In other words, the effort needed to switch to some barely comfortable alternative economy which can run solely on renewable energy demands that we halt all non-transitional activity immediately in order to harness what few fuels and resources remain accessible to us.  There is simply no means by which most of us can continue with our current activities – including writing and reading blog posts – if we are to have a serious coordinated energy transition.  Fossil fuels are a finite resource; and we have already burned our way through the cheap and easy deposits.  And to be clear here; this is not something we have a choice about.  The energy cost of extracting the remaining fossil fuels keeps increasing; with the result that ever more of our energy (and resources) will have to be used to secure energy, leaving ever less for operating the wider economy.  New technologies can maintain – and even temporarily increase – the rate of production; but only at an increased energy cost.

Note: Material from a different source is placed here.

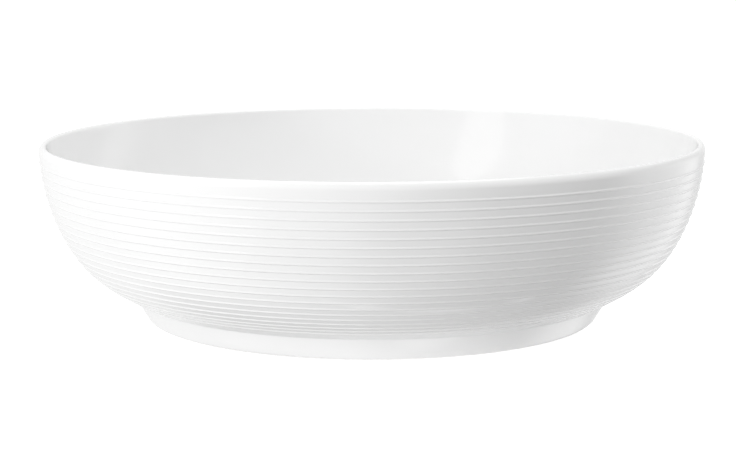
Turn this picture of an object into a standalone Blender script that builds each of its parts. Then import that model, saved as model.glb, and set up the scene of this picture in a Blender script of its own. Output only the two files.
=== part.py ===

If all we faced was a climate crisis we might, perhaps, tolerate Guardian propaganda pieces aimed at exaggerating UK progress ahead of the COP 2020 conference in Glasgow later this year.  The fundamental crisis before us, however, is an energy crisis.  If, in some mystical alternate universe, humanity had access to an energy source far more energy-dense than oil, we could perform feats that are beyond us today.  We could refine fuel and minerals from sea water, recycle almost everything we consume, suck greenhouse gases out of the atmosphere, return vast tracts of land to currently endangered species, etc.  But no such energy source exists on planet Earth today; and renewable energy is orders of magnitude less energy-dense than oil. 

The sad reality is that the zero-carbon economy of the future is more likely to look like medieval England – and with a similarly small population – than the Star Trek future that so many green energy enthusiasts fantasise about.  And until we are prepared to acknowledge this, no serious efforts will be made to spare us the worst of the combined energy, environmental and economic catastrophe that awaits us.